→ Task instructions
Extract the first line through the line containing "STRAND_RELIEF = 0.16" from the listing below, exactly as written.

→ Data
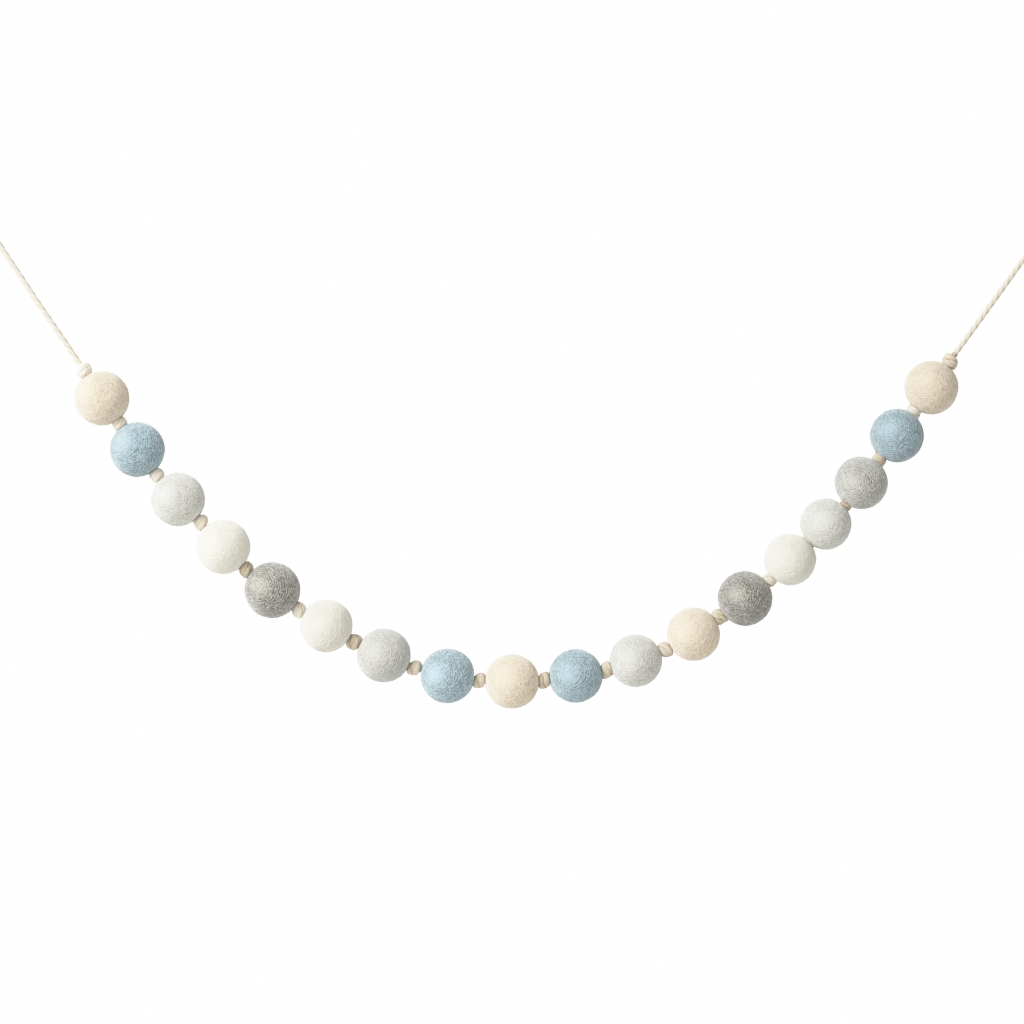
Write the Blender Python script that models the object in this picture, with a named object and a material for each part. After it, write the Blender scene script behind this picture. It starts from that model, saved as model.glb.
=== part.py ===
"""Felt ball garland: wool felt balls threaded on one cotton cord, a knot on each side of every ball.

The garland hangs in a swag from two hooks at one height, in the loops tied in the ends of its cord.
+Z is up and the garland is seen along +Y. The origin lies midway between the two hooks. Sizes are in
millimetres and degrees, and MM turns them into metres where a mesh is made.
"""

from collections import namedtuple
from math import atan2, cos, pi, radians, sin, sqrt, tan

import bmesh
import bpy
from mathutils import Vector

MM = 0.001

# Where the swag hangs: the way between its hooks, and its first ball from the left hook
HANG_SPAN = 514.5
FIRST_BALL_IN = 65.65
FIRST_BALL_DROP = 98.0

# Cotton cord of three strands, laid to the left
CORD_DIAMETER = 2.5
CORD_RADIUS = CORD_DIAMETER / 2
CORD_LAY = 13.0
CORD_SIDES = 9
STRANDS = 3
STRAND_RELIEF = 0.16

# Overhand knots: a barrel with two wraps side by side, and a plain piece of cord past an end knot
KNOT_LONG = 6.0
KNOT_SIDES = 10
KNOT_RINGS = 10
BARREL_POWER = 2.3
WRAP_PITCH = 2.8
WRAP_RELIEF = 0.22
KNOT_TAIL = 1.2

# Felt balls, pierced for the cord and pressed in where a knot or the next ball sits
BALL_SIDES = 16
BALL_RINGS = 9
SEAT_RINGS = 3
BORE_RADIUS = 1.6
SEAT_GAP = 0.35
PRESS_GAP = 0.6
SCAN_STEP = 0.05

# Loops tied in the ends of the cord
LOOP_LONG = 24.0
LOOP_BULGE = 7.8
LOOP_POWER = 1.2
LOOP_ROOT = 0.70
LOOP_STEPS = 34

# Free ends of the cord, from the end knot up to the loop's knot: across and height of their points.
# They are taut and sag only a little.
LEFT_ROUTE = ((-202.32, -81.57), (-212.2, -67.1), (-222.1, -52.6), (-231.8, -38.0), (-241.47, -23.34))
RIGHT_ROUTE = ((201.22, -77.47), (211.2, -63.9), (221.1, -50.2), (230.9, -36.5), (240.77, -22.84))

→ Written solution
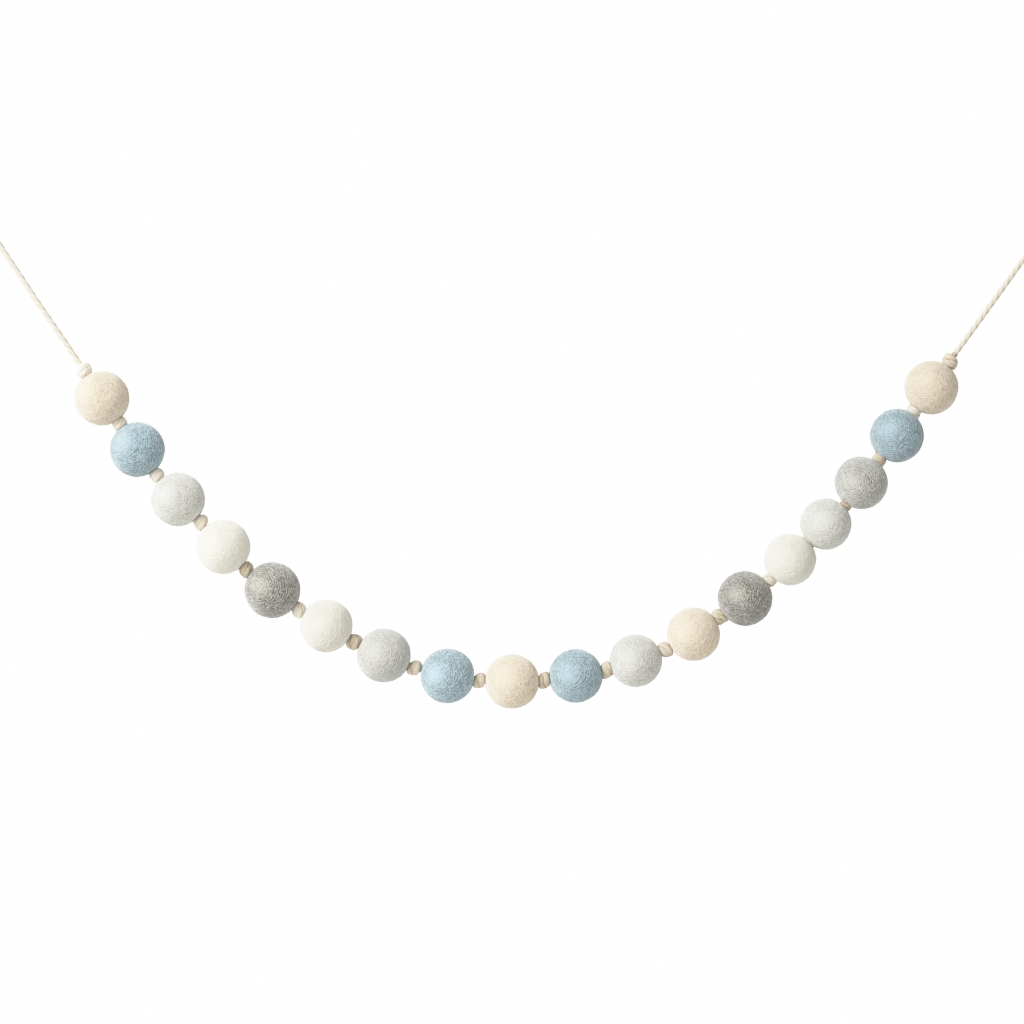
Write the Blender Python script that models the object in this picture, with a named object and a material for each part. After it, write the Blender scene script behind this picture. It starts from that model, saved as model.glb.
=== part.py ===
"""Felt ball garland: wool felt balls threaded on one cotton cord, a knot on each side of every ball.

The garland hangs in a swag from two hooks at one height, in the loops tied in the ends of its cord.
+Z is up and the garland is seen along +Y. The origin lies midway between the two hooks. Sizes are in
millimetres and degrees, and MM turns them into metres where a mesh is made.
"""

from collections import namedtuple
from math import atan2, cos, pi, radians, sin, sqrt, tan

import bmesh
import bpy
from mathutils import Vector

MM = 0.001

# Where the swag hangs: the way between its hooks, and its first ball from the left hook
HANG_SPAN = 514.5
FIRST_BALL_IN = 65.65
FIRST_BALL_DROP = 98.0

# Cotton cord of three strands, laid to the left
CORD_DIAMETER = 2.5
CORD_RADIUS = CORD_DIAMETER / 2
CORD_LAY = 13.0
CORD_SIDES = 9
STRANDS = 3
STRAND_RELIEF = 0.16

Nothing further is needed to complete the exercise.